Overseas property news - Turkish property market set for huge overseas boost

Turkish property market set for huge overseas boost

The Turkish property market currently stands on the edge of the biggest Change since the Turkish government allowed foreign buyers, with some restrictions, to enter the market in 2002.

In 2005, many of these restrictions were lifted, allowing foreign homebuyers the freedom to purchase property almost anywhere in Turkey, the exception including municipalities with fewer than 2,000 inhabitants (Article 87 of the Villages Act) and military zones.

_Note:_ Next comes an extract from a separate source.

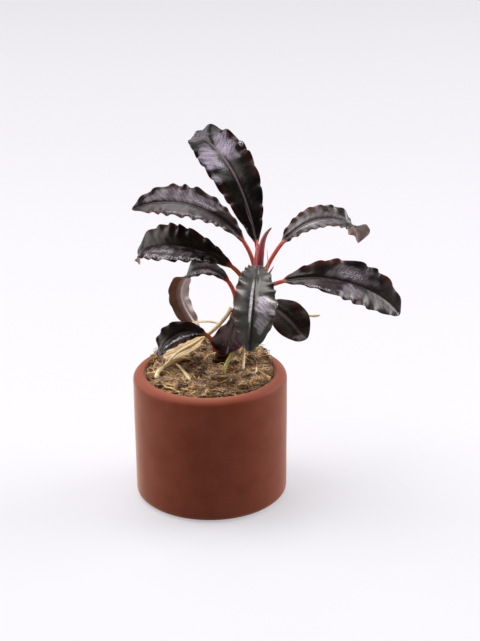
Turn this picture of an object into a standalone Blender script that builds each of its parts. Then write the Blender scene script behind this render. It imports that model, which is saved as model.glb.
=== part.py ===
"""A small bucephalandra on a plug of wool in a terracotta pot.

The pot stands on its foot, with the origin at the middle of its underside and +Z up.
The plant leans to the right (+X) and is seen from the front, which is -Y.
Every leaf follows one curve: it climbs from the rhizome, arches over and droops.
"""

import math
from dataclasses import dataclass

import bmesh
import bpy
from mathutils import Vector

MM = 0.001
GAP = 0.3

# Pot, in millimetres like every size below
POT_TOP_RADIUS = 25.0
POT_FOOT_RADIUS = 24.8
POT_HEIGHT = 42.5
POT_WALL = 4.1
POT_FLOOR = 5.0
RIM_OUTER_FILLET = 2.4
RIM_INNER_FILLET = 1.0
FOOT_FILLET = 2.4
FILLET_STEPS = 4
POT_SIDES = 48

# Wool plug: its edge, the rise at its middle and towards the back, and the mound at the back right
WOOL_RADIUS = POT_TOP_RADIUS - POT_WALL - GAP
WOOL_EDGE_HEIGHT = 40.8
WOOL_CROWN = 1.2
BACK_RISE = 2.6
BACK_START = 3.0
MOUND_PLACE = (14.0, 9.0)
MOUND_HEIGHT = 1.8
MOUND_SPREAD = 4.0
WOOL_SIDES = 32
WOOL_RINGS = 5

# Rhizome: the three points of its bend, and its radius at the foot and at the growing end
RHIZOME_BEND = ((3.0, 3.0, 43.0), (8.5, 4.0, 61.0), (16.0, 5.0, 75.0))
RHIZOME_RADII = (2.4, 1.7)
RHIZOME_STEPS = 12

# Leaves: what all of them share
PETIOLE_RADIUS = 0.7
BLADE_THICKNESS = 0.5
MIDRIB_DEPTH = 0.45
MARGIN_RISE = 15.0
MARGIN_WAVE_LENGTH = 4.8
MARGIN_WAVE_HEIGHT = 0.9
HOOK_START = 0.75
SWELL_PLACE = 0.9
SWELL_SPREAD = 0.06
TWIST_SHARE = 0.2
OPENING = 1.5
LINE_STEP = 0.5
PETIOLE_RINGS = 4
TIP_SHARE = 0.985

# Eight places round a leaf's section: share of the half width, and upper face, margin or lower face
SECTION = ((-1, 0), (-0.6, 1), (0, 1), (0.6, 1), (1, 0), (0.6, -1), (0, -1), (-0.6, -1))
ROUND_SHARE = math.sqrt(0.5)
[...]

However, the 2002 Change in the law allowed foreign buying only on a reciprocity basis, which meant they could buy property in Turkey only if their country of residence allowed a Turkish buyer to purchase property in that country.

This Change will have a big impact on purchasers from the Arab world. Because of the reciprocity law, citizens of most Arab countries, including the UAE, Qatar, Saudi Arabia, Oman, Iraq and Kuwait, are not allowed to buy in Turkey, and this has been a big hindrance to foreign investment - at a time when Turkey is becoming a more popular destination for Arab visitors.

Buyers from the UAE, Saudi Arabia and Qatar are expected to spend up to US$10 billion (Dh367.31bn) when the restrictions are removed, according to some estimates. Sales are expected to increase by 20 per cent.